О тихий мир теней, сколь желанен ты!
Пусть струн моих здесь смолкнет бряцание, —
Все ж буду счастлив. Ведь когда–то
Жил я, как боги. Чего же боле?
Но уже близок конец нити, которую молчаливые Парки выпряли такой короткой, уже сверкают ножницы в руках старшей. Но этот краткий срок наполнен до предела: «Гиперион», «Эмпедокл», лирика сохранились для нас, а с ними и трезвучие гения. Потом он падает в бездну мрака. Боги не дали ему завершить свои создания. Зато его самого они создали совершенным.
ГИПЕРИОН
Знаешь ли ты, о чем печаль твоя? Не годы протекли с тех пор, как ушло то
время, не скажешь точно, когда это было, когда ушло, но оно было, оно есть,
оно в тебе. И ищешь ты более счастливое время, более прекрасный мир.
Диотима Гипериону.«Гиперион» — это детский сон Гёльдерлина о потустороннем мире, о незримой обители богов на земле, тот мечтою оберегаемый сон, от которого он никогда не очнулся вполне для действительной жизни. «Я только предчувствую, но еще не нахожу», — сказано в первом наброске: без опыта, не зная ни мира, ни даже художественных форм, преисполненный чаяний поэт принялся вымышлять жизнь, прежде чем начать жить; подобно романам других романтиков, подобно «Ардингелло» Гейнзе[64], «Штернбальду» Тика[65], «Офтердингену» Новалиса, его «Гиперион» вполне априорен, он предшествует всякому опыту: в нем только вымысел, только поэзия, только бегство от мира вместо действительного мира, ибо в восторженно исписанные листки спасаются от враждебной действительности немецкие молодые идеалисты в начале нового века, в то время как по ту сторону Рейна французские идеалисты находят гораздо лучшее толкование идеям того же наставника — Жан — Жака Руссо. Они устали вечно мечтать о лучшем мире, не поэзией, а деянием и насилием хотят они преобразить земную жизнь; Робеспьер уничтожает свои стихотворения, Марат[66] — свои сентиментальные романы, Демулен — свои поэтические опыты, Наполеон — свою повесть в духе «Вертера»; они берутся за переустройство мира сообразно своему идеалу, в то время как немцы витают в прекрасных чаяниях и в музыке.
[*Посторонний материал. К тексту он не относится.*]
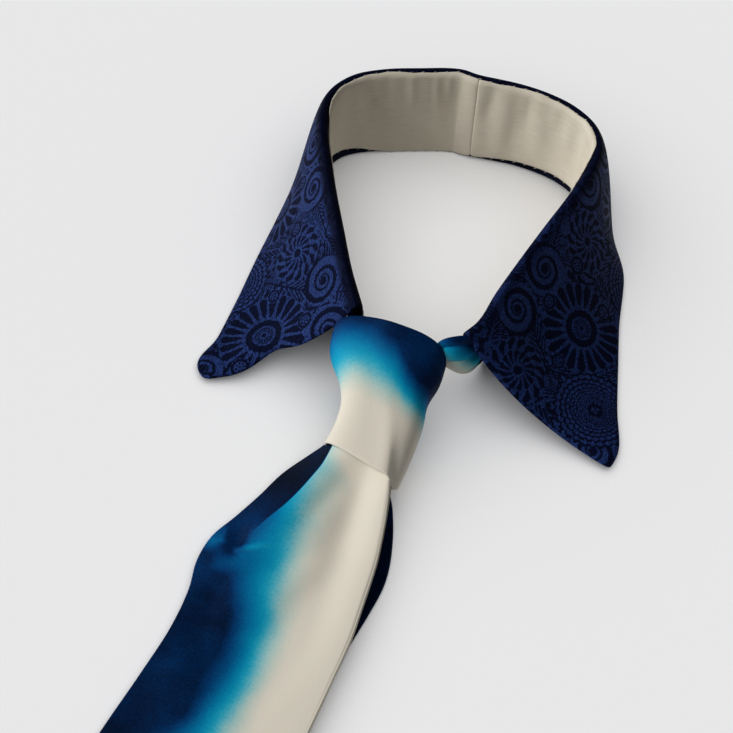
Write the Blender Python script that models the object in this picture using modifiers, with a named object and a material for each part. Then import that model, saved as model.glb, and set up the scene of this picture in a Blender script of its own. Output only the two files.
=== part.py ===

Они называют романами не то сонники, не то дневники своей впечатлительности, аморфные и растянутые, в которые они напускают столько легкого тумана своих едва расцветших чувств, что в конце концов вымысел скрывает от их глаз действительный мир. Они мечтают до полного чувственного изнеможения, они блаженствуют в благороднейших восторгах духовного сладострастия: триумф Жан — Поля знаменует апогей и вместе с тем конец этого невыносимо сентиментального романа, который был не столько поэзией, сколько музыкой, импровизацией на всех струнах напряженного чувства, страстно возвышенным слиянием преисполненной чаяний души с мировой мелодией.
Из всех этих трогательных, чистых, божественно–наивных антироманов — прошу прощения за причудливое слово — «Гиперион» Гёльдерлина самый чистый, самый трогательный и в то же время самый наивный. В нем есть и беспомощность наивного мечтателя и шумный полет гения, он надуман до того, что выглядит иногда как пародия, но в нем звучит и торжественный ритм бесстрашного марша сквозь безбрежность; сразу не перечислить всего, что в этой трогательной книге неудачно, незрело, не угадано. Но надо набраться мужества (в противовес модному преклонению перед Гёльдерлином, которое старается найти у него, как и у Гёте, величие даже в неудачах) и безжалостно признать абсолютную неизбежность неудачи, обусловленную коренными особенностями дарования Гёльдерлина. Прежде всего, это не книга о жизни. Отчужденный от людей, Гёльдерлин был и остался неспособен воплощать в образах человеческую психологию.